(385f) Measurements of Newly Formed 1 – 3 Nanometer Particles Using a High Time Resolution Nanoparticle Size Spectrometer

New particle formation (NPF) by photochemical reactions of gas-phase precursors significantly enhances the number concentrations of atmospheric aerosols. These particles exert a considerable impact on global climate by affecting the earth's radiation balance directly through their scattering of incoming solar radiation and indirectly through their role as potential cloud condensation nuclei. Boundary layer NPF has been frequently observed in diverse environments where nucleated particles (~ 1 nm in mobility diameter) are formed at rates that are orders of magnitude higher than predicted by early models. While methods for measuring sizes and concentrations of newly formed particles larger than 3 nanometers are well established, measurements of nanoparticles and neutral molecular clusters smaller than this are needed to constrain nucleation rates and to better understand the nucleation mechanism. To this end, a new aerosol instrument for ?bridging the gap? in measurements from neutral molecular clusters to nanoparticles has been developed, characterized, and continuously deployed in an intensive measurement campaign at Boulder, CO. This proto-type instrument consists of a newly developed oleic acid condensation particle counter for detecting aerosols with mobility diameters down to 1.2 nanometers, followed by a fast integrated mobility spectrometer (FIMS) for high time resolution (1 second) measurements of grown particle size.
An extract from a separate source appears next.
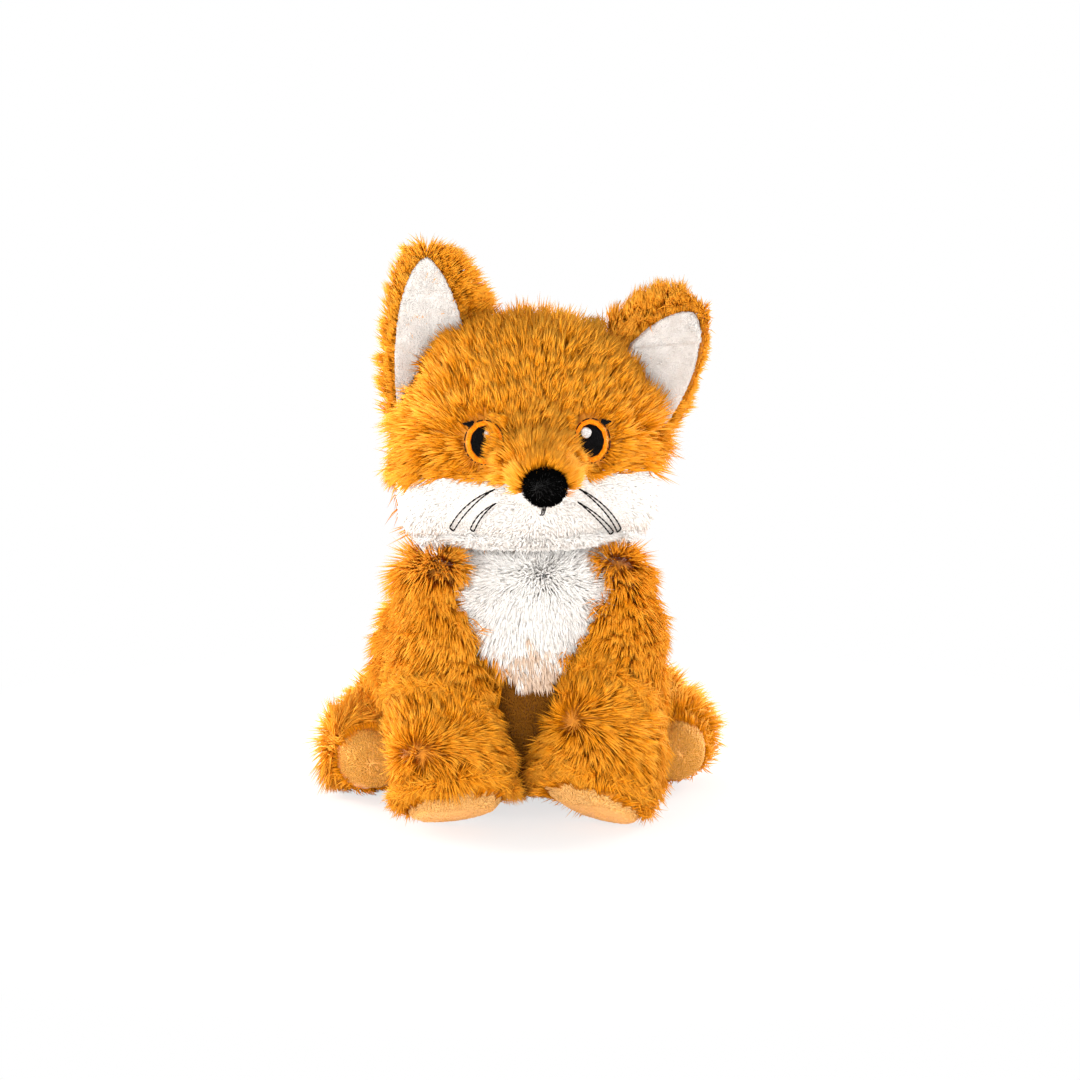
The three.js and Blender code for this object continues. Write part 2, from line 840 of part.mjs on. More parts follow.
function earLeaf(side, front, thickness, border) {
  const { turnShare } = side < 0 ? rightEar : leftEar;
  const { along } = earSeat(side);
  const spine = earSpine(side);
  const level = new THREE.Vector3(-side, 0, 0);
  const endShare = 1 - border.tip / spine.getLength();
  const taper = (share) => {
    const side = Math.pow(1 - Math.pow(share, ear.tipPower), 1 / ear.sidePower);
    return side * (1 - ear.rootNarrowShare * Math.pow(1 - share, 2));
  };
  const ownHalfWidth = ear.halfWidth - (border.inside + border.outside) / 2;
  const outwards = (border.inside - border.outside) / 2;
  const rows = 9;
  const columns = 4;
  const grid = [];
  for (let row = 0; row <= rows; row++) {
    const upShare = Math.sin((Math.PI / 2) * (row / rows));
    const share = upShare * endShare;
    const centre = spine.getPointAt(share);
    const tangent = spine.getTangentAt(share);
    const across = level.clone().lerp(along, turnShare);
    across.addScaledVector(tangent, -across.dot(tangent)).normalize();
    const normal = new THREE.Vector3().crossVectors(across, tangent).normalize();
    if (normal.y > 0) normal.negate();
    const half = ownHalfWidth * taper(upShare) + seam;
    const wholeHalf = ear.halfWidth * taper(share) + seam;
    for (let column = 0; column <= columns; column++) {
      const acrossShare = (2 * column) / columns - 1;
      const away = half * acrossShare - outwards * taper(upShare);
      const lift = ear.cup * Math.pow(away / wholeHalf, 2) * taper(share);
      grid.push({ at: centre.clone().addScaledVector(across, away), normal, lift });
    }
  }
  const position = [];
  for (const layer of [front, front - thickness]) {
    for (const { at, normal, lift } of grid) {
      const corner = at.clone().addScaledVector(normal, layer + lift);
      position.push(...corner.toArray());
    }
  }
  const index = [];
  const wide = columns + 1;
  const behind = grid.length;
  const quad = (a, b, c, d) => index.push(a, b, c, a, c, d);
  for (let row = 0; row < rows; row++) {
    for (let column = 0; column < columns; column++) {
      const a = row * wide + column;
      const b = behind + a;
      quad(a, a + 1, a + 1 + wide, a + wide);
      quad(b, b + wide, b + 1 + wide, b + 1);
    }
    const left = row * wide;
    const right = left + columns;
    quad(left, left + wide, behind + left + wide, behind + left);
    quad(right, behind + right, behind + right + wide, right + wide);
  }
  for (let column = 0; column < columns; column++) {
    const high = rows * wide + column;
    quad(column, behind + column, behind + column + 1, column + 1);
    quad(high, high + 1, behind + high + 1, behind + high);
  }
  return facesOut(position, index);
}

function earPieces(side) {
  const { point, along } = earSeat(side);
  const angles = [-earAngle, 0, earAngle];
  const clear = (leaf) =>
    biggest(clearOf(leaf, headForm(jointGap), point, along, angles));
  return {
    back: clear(earLeaf(side, 0, plush, noBorder)),
    lining: clear(earLeaf(side, seam + velboa, velboa, liningBorder)),
  };
}

function biggest(shape) {
  const parts = shape.decompose();
  parts.sort((a, b) => b.volume() - a.volume());
  return parts[0];
}

// Legs: a plush sleeve, a velboa sole that closes its end, and stuffing

function legPieces(form, spine, padDepth, fit) {
  const end = spine.getPointAt(1);
  const direction = spine.getTangentAt(1);
  const beyond = (depth) =>
    halfSpace(
      end.clone().addScaledVector(direction, -depth),
      direction,
      torso.height,
    );
  const whole = form(0);
  const sleeve = whole
    .subtract(form(-plush, inner.limb))
    .subtract(beyond(padDepth));
  const pad = whole
    .subtract(form(-velboa, inner.limb))
    .intersect(beyond(padDepth - seam));
  const fill = form(-plush - seam, inner.limb);
  return {
    skin: biggest(fit(sleeve)),
    pad: biggest(fit(pad)),
    fill: biggest(fit(fill)),
  };
}

// A limb cut clear of the torso at each angle that it turns through, but for what turns inside its socket
function socketed(shape, root, radius, axis, angles) {
  const { x, y, z } = root;
  const turning = shape.intersect(ball(x, y, z, radius + seam, socketSides));
  return clearOf(shape, torsoForm(jointGap), root, axis, angles).add(turning);
}

function frontLegPieces(side) {
  const shoulder = shoulderPoint(side);
  const forwards = new THREE.Vector3(-1, 0, 0);
  const angles = [0, swingAngle / 3, (swingAngle * 2) / 3, swingAngle];
  const form = (grow, detail) => frontLegForm(side, grow, detail);
  const fit = (shape) =>
    socketed(shape, shoulder, frontLeg.shoulderRadius, forwards, angles).subtract(floorBox);
  return legPieces(form, frontLegSpine(side), frontLeg.padDepth, fit);
}

const hingePoint = (side) =>
  new THREE.Vector3(
    side * (torso.halfWidth - hindLeg.hingeIn),
    hindLeg.hingeBack,
    hindLeg.haunchHeight,
  );

function hindLegPieces(side) {
  const hinge = hingePoint(side);
  const upright = new THREE.Vector3(0, 0, side);
  const angles = [0, splayAngle / 2, splayAngle];
  const neighbour = torsoForm(jointGap);
  const form = (grow, detail) => hindLegForm(side, grow, detail);
  const fit = (shape) =>
    clearOf(shape, neighbour, hinge, upright, angles).subtract(floorBox);
  return legPieces(form, hindLegSpine(side), hindLeg.padDepth, fit);
}

// Tail

const tipPlane = (shift) => {
  const spine = tailSpine();
  const direction = spine.getTangentAt(tail.tipStartShare);
  const point = spine.getPointAt(tail.tipStartShare);
  return halfSpace(point.addScaledVector(direction, shift), direction, torso.height);
};
const tailClear = (shape) => {
  const angles = [-wagAngle, 0, wagAngle];
  const upright = new THREE.Vector3(0, 0, 1);
  return biggest(socketed(shape, tailRoot, tail.rootRadius, upright, angles));
};
const tailWhole = tailForm(0).subtract(tailForm(-plush, inner.limb));
const tailSkin = tailClear(tailWhole.subtract(tipPlane(-seam)));
const tailTip = tailWhole.intersect(tipPlane(0));
const tailFill = tailClear(tailForm(-plush - seam, inner.limb));

// Assembly: each jointed part is a group at its own pivot

function joint(parent, name, pivot) {
  const group = new THREE.Group();
  group.name = name;
  group.position.subVectors(pivot, parent.userData.pivot);
  group.userData.pivot = pivot;
  parent.add(group);
  return group;
}

function place(group, name, shape, material) {
  const found = shape.getMesh();
  const geometry = new THREE.BufferGeometry();
  const positions = new Float32Array(found.vertProperties);
  geometry.setAttribute("position", new THREE.BufferAttribute(positions, 3));
  geometry.setIndex(new THREE.BufferAttribute(new Uint32Array(found.triVerts), 1));
  const { x, y, z } = group.userData.pivot;
  geometry.translate(-x, -y, -z).computeVertexNormals();
  const mesh = new THREE.Mesh(geometry, material);
  mesh.name = name;
  group.add(mesh);
}

const coyote = new THREE.Group();
coyote.userData.pivot = new THREE.Vector3(0, 0, 0);
const { gold, white, tan, black, orange, fibre, linen } = colours;

place(coyote, "torso_skin", torsoSkin, gold);
place(coyote, "chest_bib", bibShell, white);
place(coyote, "belly_panel", bellyShell, tan);
place(coyote, "torso_stuffing", torsoFill, fibre);
place(coyote, "pellet_pouch", pelletPouch, linen);

const neckPoint = new THREE.Vector3(0, torso.neckBack, torso.height);
const neckGroup = joint(coyote, "neck", neckPoint);
place(neckGroup, "neck_plug", neckBall(0), gold);

const headGroup = joint(neckGroup, "head", neckPoint);
place(headGroup, "head_skin", headSkin, gold);
place(headGroup, "cheek_panel", cheekPanel, white);
place(headGroup, "head_stuffing", headFill, fibre);
place(headGroup, "muzzle_bridge", muzzleBridge, gold);
place(headGroup, "muzzle_chin", muzzleChin, white);
place(headGroup, "muzzle_stuffing", muzzleFill, fibre);
place(headGroup, "nose", noseForm, black);
place(headGroup, "mouth_stitch", mouthPiece, black);

for (const [name, side] of Object.entries(sides)) {
  const { ring, pupil, glint, lash } = eyePieces(side);
  place(headGroup, `eye_ring_${name}`, ring, orange);
  place(headGroup, `eye_pupil_${name}`, pupil, black);
  place(headGroup, `eye_glint_${name}`, glint, white);
  place(headGroup, `eye_lash_${name}`, lash, black);
  place(headGroup, `whisker_upper_${name}`, whiskerPiece(side, upperWhisker), black);
  place(headGroup, `whisker_lower_${name}`, whiskerPiece(side, lowerWhisker), black);

  const earGroup = joint(headGroup, `ear_${name}`, earSeat(side).point);
  const { back, lining } = earPieces(side);
  place(earGroup, `ear_back_${name}`, back, gold);
  place(earGroup, `ear_lining_${name}`, lining, white);

  const arm = joint(coyote, `front_leg_${name}`, shoulderPoint(side));
  const front = frontLegPieces(side);
  place(arm, `front_leg_skin_${name}`, front.skin, gold);
  place(arm, `front_pad_${name}`, front.pad, tan);
  place(arm, `front_leg_stuffing_${name}`, front.fill, fibre);

  const thigh = joint(coyote, `hind_leg_${name}`, hingePoint(side));
  const hind = hindLegPieces(side);
  place(thigh, `hind_leg_skin_${name}`, hind.skin, gold);
  place(thigh, `hind_pad_${name}`, hind.pad, tan);
  place(thigh, `hind_leg_stuffing_${name}`, hind.fill, fibre);
}

const tailGroup = joint(coyote, "tail", tailRoot);
place(tailGroup, "tail_skin", tailSkin, gold);
place(tailGroup, "tail_tip", tailTip, white);
place(tailGroup, "tail_stuffing", tailFill, fibre);

export default coyote;
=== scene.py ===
import json
import math

import bmesh
import bpy
import numpy as np
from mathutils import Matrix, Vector
from mathutils.bvhtree import BVHTree
from mathutils.kdtree import KDTree

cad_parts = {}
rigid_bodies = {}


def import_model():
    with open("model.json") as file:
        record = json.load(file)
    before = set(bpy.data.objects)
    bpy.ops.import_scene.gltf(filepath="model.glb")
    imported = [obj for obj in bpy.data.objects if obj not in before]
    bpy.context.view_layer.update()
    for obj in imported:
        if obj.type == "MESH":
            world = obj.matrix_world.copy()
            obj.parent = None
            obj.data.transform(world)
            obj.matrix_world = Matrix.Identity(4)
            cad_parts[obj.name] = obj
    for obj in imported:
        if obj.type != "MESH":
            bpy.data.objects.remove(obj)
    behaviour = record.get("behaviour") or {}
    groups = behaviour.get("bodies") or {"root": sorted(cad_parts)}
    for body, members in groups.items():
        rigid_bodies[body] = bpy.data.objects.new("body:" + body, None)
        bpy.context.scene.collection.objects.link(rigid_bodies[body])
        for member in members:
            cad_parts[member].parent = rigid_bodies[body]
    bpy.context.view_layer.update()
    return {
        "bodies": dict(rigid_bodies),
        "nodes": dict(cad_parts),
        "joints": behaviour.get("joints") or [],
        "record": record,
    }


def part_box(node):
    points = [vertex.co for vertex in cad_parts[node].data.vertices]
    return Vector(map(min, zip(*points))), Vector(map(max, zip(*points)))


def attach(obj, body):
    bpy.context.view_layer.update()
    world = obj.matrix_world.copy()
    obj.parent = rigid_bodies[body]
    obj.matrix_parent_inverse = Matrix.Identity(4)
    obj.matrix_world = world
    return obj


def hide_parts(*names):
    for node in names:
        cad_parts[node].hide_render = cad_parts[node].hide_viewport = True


# A plush coyote that sits up, dressed in long plush, short pile and embroidery.
# Lengths in the dictionaries are in millimetres, and the scene itself is in metres.
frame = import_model()
mm = 0.001
sideSigns = {"right": -1, "left": 1}
nodes = frame["nodes"]
print("frame loaded:", len(nodes), "nodes")


# Materials

def linear(hexColour):
    parts = [int(hexColour[i:i + 2], 16) / 255 for i in (1, 3, 5)]
    curve = [p / 12.92 if p <= 0.04045 else ((p + 0.055) / 1.055) ** 2.4 for p in parts]
    return (*curve, 1.0)


def addNode(tree, kind, inputs=None, **settings):
    node = tree.nodes.new(kind)
    for key, value in settings.items():
        setattr(node, key, value)
    for key, value in (inputs or {}).items():
        if isinstance(value, bpy.types.NodeSocket):
            tree.links.new(value, node.inputs[key])
        else:
            node.inputs[key].default_value = value
    return node


def newMaterial(name):
    material = bpy.data.materials.new(name)
    material.use_nodes = True
    tree = material.node_tree
    tree.nodes.clear()
    shader = addNode(tree, "ShaderNodeBsdfPrincipled")
    addNode(tree, "ShaderNodeOutputMaterial", {"Surface": shader.outputs[0]})
    return material, tree, shader


def rampOf(tree, factor, stops):
    ramp = addNode(tree, "ShaderNodeValToRGB", {"Fac": factor})
    elements = ramp.color_ramp.elements
    while len(elements) < len(stops):
        elements.new(0.5)
    for element, (place, colour) in zip(elements, stops):
        element.position = place
        element.color = linear(colour)
    return ramp.outputs["Color"]


# Each strand carries a map: across it runs its own shade, and up it runs from root to tip
strandMap = "OFBake"


def pileMaterial(name, dark, light, roughness, sheen, sheenTint, gloss=0.18):
    material, tree, shader = newMaterial(name)
    place = addNode(tree, "ShaderNodeUVMap", uv_map=strandMap)
    split = addNode(tree, "ShaderNodeSeparateXYZ", {"Vector": place.outputs["UV"]})
    # Along each strand the colour runs from painted shade at the root to painted light at the tip
    low = rampOf(tree, split.outputs["Y"], dark)
    high = rampOf(tree, split.outputs["Y"], light)
    blend = addNode(tree, "ShaderNodeMix", data_type="RGBA")
    tree.links.new(split.outputs["X"], blend.inputs[0])
    tree.links.new(low, blend.inputs[6])
    tree.links.new(high, blend.inputs[7])
    # Fine fibres: streaks that run along the strand
    stretch = addNode(tree, "ShaderNodeMapping", {
        "Vector": place.outputs["UV"], "Scale": (208, 2.5, 1),
    })
    fibres = addNode(tree, "ShaderNodeTexNoise", {
        "Vector": stretch.outputs[0], "Scale": 1.0, "Detail": 1.0,
    })
    value = addNode(tree, "ShaderNodeMapRange", {
        "Value": fibres.outputs[0], "From Min": 0.3, "From Max": 0.7, "To Min": 0.82, "To Max": 1.14,
    })
    tone = addNode(tree, "ShaderNodeHueSaturation", {
        "Value": value.outputs[0], "Color": blend.outputs[2],
    })
    tree.links.new(tone.outputs[0], shader.inputs["Base Color"])
    shader.inputs["Roughness"].default_value = roughness
    shader.inputs["IOR"].default_value = 1.46
    shader.inputs["Specular IOR Level"].default_value = gloss
    shader.inputs["Sheen Weight"].default_value = sheen
    shader.inputs["Sheen Roughness"].default_value = 0.45
    shader.inputs["Sheen Tint"].default_value = linear(sheenTint)
    return material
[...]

This instrument utilizes the controlled condensation of oleic acid to grow sampled nanoparticles, after which the sizes of the grown particles are measured by the FIMS. The unique relationship between sampled and grown particle size not only provides a means of inferring the size of nucleated particles, but also provides qualitative information regarding nucleated particle composition. Laboratory instrument characterizations and field results will be presented.